Гэйнз двинул Ирвина и тот улегся на кровать под розовыми шторами и вздохнул. Дитё Лаз получил один из прохладительных напитков Гэйнза. Рафаэль перелистал Очерк Истории и захотел узнать теорию Гэйнза относительно Александра Великого. "Я хочу быть как Александр Великий," вопил он, он почему-то всегда вопил, "Я хочу одеваться в богатые генеральские формы с драгоценностями и размахивать своим мечом перед Индией и идти взглянуть на Самарканд!"
"Ага," сказал я, "но ты ведь не хочешь чтоб укокошили твоего кореша или вырезали целую деревню женщин и детей!" Начался спор. Я и теперь помню, первым делом мы заспорили об Александре Великом.
Рафаэль Урсо мне довольно сильно нравился, тоже, вопреки или возможно из-за предыдущей нью-йоркской дрязги по поводу одной подземной девчонки, как я уже говорил. Он уважал меня хоть всегда и говорил за моей спиной, в некотором роде, хотя он так со всеми поступал. Например он шептал мне в уголке "Этот Гэйнз гриппозник."
"Что ты имеешь в виду?"
"День гриппозника настал, горбатого кошмара…"
"А я думал он тебе нравится!"
"Посмотри на мои стихи — " Он показал мне тетрадку исписанную черными чернильными каракулями и рисунками, отличными жутковатыми изображениями истощенных детишек пьющих из большой жирной бутылки Кока-колы с ногами и титьками и клочком волос с подписью "Рок Мексики". "В Мексике смерть — Я видел как ветряная мельница вращала сюда смерть — Мне здесь не нравится — а твой старый Гэйнз гриппозник."
Как пример. Но я его любил за его крайнепраховые размышления, за то как он стоит на углу улиц глядя вниз, ночью, рука ко лбу, не зная куда податься в этом мире. Он драматизировал то как мы все чувствовали. А стихи его делали это наилучшим образом. То что старый добрый инвалид Гэйнз оказался «гриппозником» было просто жестоким но честным кошмаром Рафаэля.

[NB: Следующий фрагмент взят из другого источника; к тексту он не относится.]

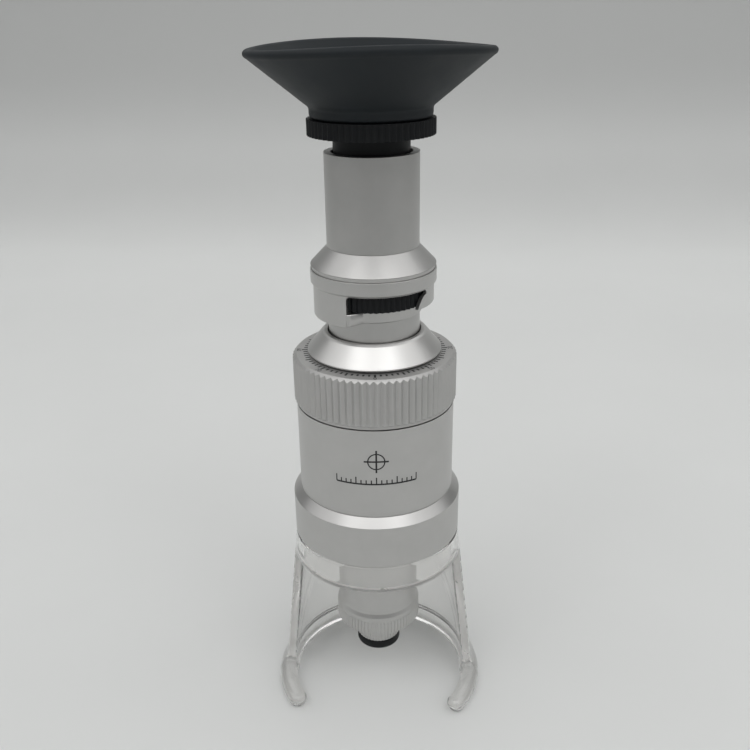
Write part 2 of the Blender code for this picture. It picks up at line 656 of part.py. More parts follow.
def make_housing_cap():
    edge_r, spigot_bottom = HOUSING_RIM_R - 0.3, HOUSING_WEB + HOUSING_WEB_THICK + FIT
    profile = [
        (EYE_TUBE_R, CAP_TOP),
        (HOUSING_RIM_R - 0.05, CAP_EDGE),
        (edge_r, CAP_EDGE - 0.15),
        (edge_r, HOUSING_TOP + FIT),
        (CAP_SPIGOT_R, HOUSING_TOP + FIT),
        (CAP_SPIGOT_R, spigot_bottom),
        (CAP_BORE, spigot_bottom),
        (CAP_BORE, CAP_TOP),
    ]
    cap = turned("housing_cap", profile, "satin_aluminium", FINE)
    drill(cap, "cap_hole", CAP_SCREW_R + 0.1, *cap_screw_span(0.6))


def cap_screw_span(beyond):
    """The two ends of the set screw's hole, square to the cap's cone, reaching this far out of it."""
    slope = Vector((HOUSING_RIM_R - EYE_TUBE_R, EYE_TUBE_R - HOUSING_RIM_R)).normalized()
    out = Vector((-slope.y, slope.x))
    surface = Vector(((HOUSING_RIM_R + EYE_TUBE_R) / 2 + 0.7, (CAP_TOP + CAP_EDGE) / 2 - 0.72))
    near, far = surface + out * beyond, surface - out * CAP_SCREW_LENGTH
    return polar(near.x, CAP_SCREW_ANGLE, near.y), polar(far.x, CAP_SCREW_ANGLE, far.y)


def make_cap_set_screw():
    near, far = (Vector(p) for p in cap_screw_span(-0.15))
    far = far + (near - far).normalized() * 0.15
    add_object("cap_set_screw", rod_mesh("cap_set_screw", CAP_SCREW_R, far, near, 12), "steel")


def make_eyepiece_tube():
    shoulder = CAP_TOP + 0.1
    profile = [
        (EYE_TUBE_R, EYE_TUBE_TOP),
        (EYE_TUBE_R, shoulder),
        (EYE_TUBE_SPIGOT_R, shoulder),
        (EYE_TUBE_SPIGOT_R, EYE_TUBE_BOTTOM),
        (EYE_TUBE_STOP_BORE, EYE_TUBE_BOTTOM),
        (EYE_TUBE_STOP_BORE, EYE_TUBE_STOP),
        (EYE_TUBE_BORE, EYE_TUBE_STOP + 0.5),
        (EYE_TUBE_BORE, EYE_TUBE_TOP),
    ]
    turned("eyepiece_tube", profile, "satin_aluminium", FINE)


# ---- reticle wheel ----------------------------------------------------------------------------


def make_reticle():
    seat = WHEEL_BOTTOM + GLASS_SEAT
    hole_r, pocket_r = PILOT_R + 0.2, GLASS_R + 0.2
    profile = [
        (WHEEL_R, WHEEL_TOP),
        (WHEEL_R, WHEEL_BOTTOM),
        (hole_r, WHEEL_BOTTOM),
        (hole_r, seat),
        (pocket_r, seat),
        (pocket_r, WHEEL_TOP),
    ]
    low, high = WHEEL_BOTTOM - 0.1, WHEEL_TOP + 0.1
    knurled("reticle_wheel", profile, "black_anodised", WHEEL_TEETH, WHEEL_TOOTH_DEPTH, low, high)
    glass_bottom, glass_top = seat + FIT, seat + FIT + GLASS_THICK
    glass = [(0, glass_top), (GLASS_R, glass_top), (GLASS_R, glass_bottom), (0, glass_bottom)]
    turned("reticle_glass", glass, "lens_glass", COARSE)
    stop = ring_profile(GLASS_R, GLASS_STOP_R, glass_top + FIT, WHEEL_TOP - FIT)
    turned("reticle_retainer", stop, "black_anodised", COARSE)


# ---- eyepiece ---------------------------------------------------------------------------------


def make_eyepiece_metal():
    low, high = SLEEVE_GROOVE
    profile = [
        (BARREL_R, BARREL_TOP),
        (BARREL_R, high),
        (SLEEVE_GROOVE_R, high),
        (SLEEVE_GROOVE_R, low),
        (BARREL_R, low),
        (BARREL_R, BARREL_BOTTOM),
        (BARREL_BORE, BARREL_BOTTOM),
        (BARREL_BORE, BARREL_TOP),
    ]
    turned("eyepiece_barrel", profile, "black_anodised")
    sleeve = ring_profile(FRICTION_R, FRICTION_BORE, low + RUN, high - RUN)
    turned("friction_sleeve", sleeve, "nylon")
    lip_z = BARREL_TOP + 0.3
    profile = [
        (EYE_RING_NECK_R, EYE_RING_NECK_TOP),
        (EYE_RING_NECK_R, EYE_RING_TOP),
        (EYE_RING_R, EYE_RING_TOP),
        (EYE_RING_R, EYE_RING_BOTTOM),
        (BARREL_R + FIT, EYE_RING_BOTTOM),
        (BARREL_R + FIT, lip_z),
        (BARREL_BORE, lip_z),
        (BARREL_BORE + EYE_RING_MOUTH, EYE_RING_NECK_TOP),
    ]
    teeth, depth = EYE_RING_TEETH, EYE_RING_TOOTH_DEPTH
    low, high = EYE_RING_BOTTOM - 0.1, EYE_RING_TOP + 0.1
    knurled("eyepiece_ring", profile, "black_anodised", teeth, depth, low, high)


def make_eyepiece_optics():
    r, black = EYE_LENS_R, "black_anodised"
    turned("field_lens_retainer", ring_profile(r, EYE_STOP_R, *FIELD_RETAINER), black, COARSE)
    turned("field_lens", lens_profile(r, *FIELD_LENS, 0.3, 0.9), "lens_glass", COARSE)
    turned("lens_spacer", ring_profile(r, EYE_SPACER_BORE, *LENS_SPACER), black, COARSE)
    turned("eye_lens", lens_profile(r, *EYE_LENS, 0.9, 0.5), "lens_glass", COARSE)
    turned("eye_lens_retainer", ring_profile(r, EYE_STOP_R, *EYE_RETAINER), black, COARSE)


def make_rubber_eyecup():
    """A wide soft cone with a rolled bead round its rim, gripping the eyepiece ring's neck."""
    base = Vector((CUP_NECK_R, CUP_NECK_TOP))
    rim = Vector((CUP_RIM_R + 0.1, CUP_RIM_Z - CUP_BEAD_R))
    inward = (rim - base).orthogonal().normalized()
    if inward.x > 0:
        inward = -inward
    lip_bottom = EYE_RING_NECK_TOP + 0.3
    floor_z = lip_bottom + CUP_LIP_THICK
    along = (rim - base).normalized()
    inner_start = base + inward * CUP_THICK
    inner_at_floor = inner_start + along * ((floor_z - inner_start.y) / along.y)
    bead = []
    for step in range(6):
        angle = radians(-75 + 42 * step)
        bead.append((CUP_RIM_R + CUP_BEAD_R * cos(angle), CUP_RIM_Z + CUP_BEAD_R * sin(angle)))
    profile = bead[::-1] + [
        tuple(base),
        (CUP_NECK_R, CUP_BOTTOM),
        (EYE_RING_NECK_R + 0.2, CUP_BOTTOM),
        (EYE_RING_NECK_R + 0.2, lip_bottom),
        (CUP_LIP_R, lip_bottom),
        (CUP_LIP_R, floor_z),
        tuple(inner_at_floor),
    ]
    turned("rubber_eyecup", profile, "black_rubber", FINE)


# ---- joints' axes -----------------------------------------------------------------------------


def parent_groups():
    """Hangs each moving group on an empty that lies on its joint's axis, which is Z for all of them."""
    for empty_name, children in GROUPS.items():
        empty = bpy.data.objects.new(empty_name, None)
        empty.empty_display_size = 5 * MM
        bpy.data.collections[PARTS].objects.link(empty)
        for child in children:
            bpy.data.objects[child].parent = empty
    carrier = bpy.data.objects["axis_optical_tube"]
    for empty_name in ("axis_reticle_wheel", "axis_eyepiece"):
        bpy.data.objects[empty_name].parent = carrier


def main():
    clear_scene()
    make_collection(PARTS)
    make_collection(CUTTERS)
    make_clear_stand()
    make_base_collar()
    make_body_sleeve()
    make_guide_tube()
    make_cone_collar()
    make_wave_washer()
    make_focus_ring()
    make_focus_nut()
    make_nut_screws()
    make_main_tube()
    make_focus_key()
    make_nose_barrel()
    make_nose_ring()
    make_objective_mount()
    make_objective_optics()
    make_reticle_housing()
    make_housing_screws()
    make_housing_cap()
    make_cap_set_screw()
    make_eyepiece_tube()
    make_reticle()
    make_eyepiece_metal()
    make_eyepiece_optics()
    make_rubber_eyecup()
    parent_groups()


main()
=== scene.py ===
"""Stand microscope loupe on a pale sweep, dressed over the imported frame.

Almost every piece is turned about the world Z axis. A turned piece takes its half-section from its CAD
node and is spun again with rounded corners and many sides. Lengths named here are in millimetres, and
MM turns them into metres. Angles are in degrees round Z, counted from the front (-Y) towards +X.
"""

import json
from math import atan2, cos, pi, radians, sin, tan

import bmesh
import bpy
import numpy as np
from mathutils import Matrix, Vector


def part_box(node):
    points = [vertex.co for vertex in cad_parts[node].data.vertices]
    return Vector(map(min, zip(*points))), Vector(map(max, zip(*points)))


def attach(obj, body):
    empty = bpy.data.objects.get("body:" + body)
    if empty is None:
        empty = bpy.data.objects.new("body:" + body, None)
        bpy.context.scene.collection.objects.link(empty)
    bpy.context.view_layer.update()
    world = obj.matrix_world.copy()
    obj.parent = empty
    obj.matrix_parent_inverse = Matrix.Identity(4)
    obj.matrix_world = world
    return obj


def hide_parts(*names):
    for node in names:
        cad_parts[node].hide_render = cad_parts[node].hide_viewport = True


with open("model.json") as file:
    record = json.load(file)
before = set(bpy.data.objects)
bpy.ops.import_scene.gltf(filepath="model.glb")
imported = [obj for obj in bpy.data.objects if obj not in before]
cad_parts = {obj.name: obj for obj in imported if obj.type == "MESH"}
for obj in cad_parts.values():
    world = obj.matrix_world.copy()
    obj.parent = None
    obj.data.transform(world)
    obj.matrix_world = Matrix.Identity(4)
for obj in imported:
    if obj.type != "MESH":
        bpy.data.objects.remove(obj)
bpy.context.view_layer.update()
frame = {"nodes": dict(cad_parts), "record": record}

MM = 0.001
NEAR = 0.01  # lengths in millimetres that differ by less than this count as one
RECORD = frame["record"]
BODY_OF = {node: body for body, nodes in RECORD["behaviour"]["bodies"].items() for node in nodes}
SLOT_OF = {part["node"]: part["material_slot"] for part in RECORD["subparts"]}

# Pieces in another material than the rest of their slot: the two tubes in a darker copy, which is painted
# shade; the cone collar in a lighter copy, which is a painted highlight; the focus ring in a darker, partly
# diffuse finish
SHADE_AND_FINISH_OF = {
    "main_tube": "tube_aluminium_painted_shade",
    "eyepiece_tube": "tube_aluminium_painted_shade",
    "cone_collar": "cone_aluminium_painted_highlight",
    "focus_ring": "ring_aluminium",
}

# Camera
LENS = 41.0
SENSOR = 36.0
CAMERA_REACH, CAMERA_HEIGHT = 158.0, 143.0  # from the tube's axis, and from the floor
CAMERA_TURN, CAMERA_TILT, CAMERA_ROLL = 3.5, 66.82, -0.84

# Clear stand
FOOT_MID_R, FOOT_HALF_WIDTH, FOOT_HALF_HEIGHT, FOOT_RISE = 21.05, 2.0, 1.75, 1.5
FOOT_OPENING = 51.5
WALL_TOP_Z, WALL_TOP_R, WALL_SLOPE, WALL_THICK, WALL_FOOT_Z = 40.95, 17.33, 0.108, 1.9, 2.0
WINDOW_TOP, WINDOW_BACK_Y, WINDOW_ROUND = 35.4, -1.3, 1.5
NECK_R, NECK_BORE_R, NECK_TOP_Z = 15.9, 14.4, 46.5
FOOT_BLEND, EDGE_BLEND = 2.2, 0.5
NET_STEP_R, NET_STEP_Z, NET_TURNS = 0.3, 0.35, 320
FOOT_TOP, EDGE_STRIP = 4.0, 0.2  # the cut edges, whitened as painted light for the light they reflect and carry: where they start, and how far they reach round

# Turned pieces. Some faces move from (height in the CAD) to (height here), which closes a hairline gap.
SIDES = 192
CLOSED_FITS = {
    "body_sleeve": (52.0, 51.93),
    "housing_cap": (98.25, 98.12),
    "eyepiece_tube": (102.4, 102.32),
    "nose_ring": (20.45, 20.59),
    "rubber_eyecup": (125.65, 125.43),
}

# Teeth: how many and how deep. TOOTH_FLAT is half of a tooth's tip as a share of the pitch, and
# TOOTH_PROFILE holds a tooth's corners as (share of the pitch, share of the depth).
RING_TEETH, RING_TOOTH_DEPTH = 72, 0.42
EYE_TEETH, EYE_TOOTH_DEPTH = 60, 0.30
WHEEL_TEETH, WHEEL_TOOTH_DEPTH = 60, 0.30
NOSE_TEETH, NOSE_TOOTH_DEPTH = 72, 0.20
CELL_TEETH, CELL_TOOTH_DEPTH = 40, 0.16
TOOTH_FLAT = 0.05
TOOTH_PROFILE = ((TOOTH_FLAT, 0), (0.5 - TOOTH_FLAT, 1), (0.5 + TOOTH_FLAT, 1), (1 - TOOTH_FLAT, 0))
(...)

Что же касается Лазаря, то когда спросишь его "Эй Лаз, ты в норме?" он лишь поднимает невинные ровные голубые глаза с легким намеком на улыбку почти как у херувима, печальный, и никакой ответ уже не нужен. Если уж на то пошло, он напоминал мне моего брата Жерара больше чем кто бы то ни было на свете. Он был высоким сутулым подростком, в прыщах но с симпатичным профилем, совершенно беспомощный если б не забота и защита его брата Саймона. Он не слишком хорошо умел считать деньги, или спрашивать как пройти чтоб не впутаться куда-нибудь, а меньше всего устраиваться на работу или даже понимать юридические бумаги и даже газеты. Он был на грани кататонии как и старший брат который теперь в заведении (старший брат бывший его идолом, кстати). Без Саймона и Ирвина гнавших его вперед и защищавших его и обеспечивавших его постелью и столом, власти сцапали бы его в момент. Не то чтобы он был кретином, или неразумным. Он был крайне талантлив на самом деле. Я видел письма которые он писал в 14 лет перед своим нынешним приступом молчания: они были совершенно нормальны и лучше чем писания средней руки, фактически чуткие и вообще лучше всего что я мог бы написать в 14 лет когда сам был невинным погруженным в себя чудовищем. Что же до его увлечения, рисования, то ему это удавалось лучше чем большинству художников живущих сегодня и я всегда знал что он был в самом деле великим молодым художником притворившимся замкнутым чтобы люди оставили его в покое, и еще чтоб люди не заставляли его устраиваться на работу. Поскольку частенько я подмечал странный взгляд искоса который он бросает на меня похожий на взгляд собрата или сообщника в мире достачливых сплетников, скажем -
Будто взгляд говорящий: "Я знаю, Джек, что ты знаешь что я делаю, и ты занимаешься тем же самым по-своему." Ибо Лаз, как и я сам, тоже целыми днями глядел в пространство, вообще ничего не делал, только может быть причесывался, в основном просто прислушиваясь к собственному разуму как будто и он тоже был наедине со своим Ангелом Хранителем. Саймон бывал обычно занят, но во время своих полугодовых «шизофренических» припадков он замыкался ото всех и тоже сидел у себя в комнате ничего не делая. (Говорю вам, это были настоящие русские братья.) (На самом деле частично поляки.)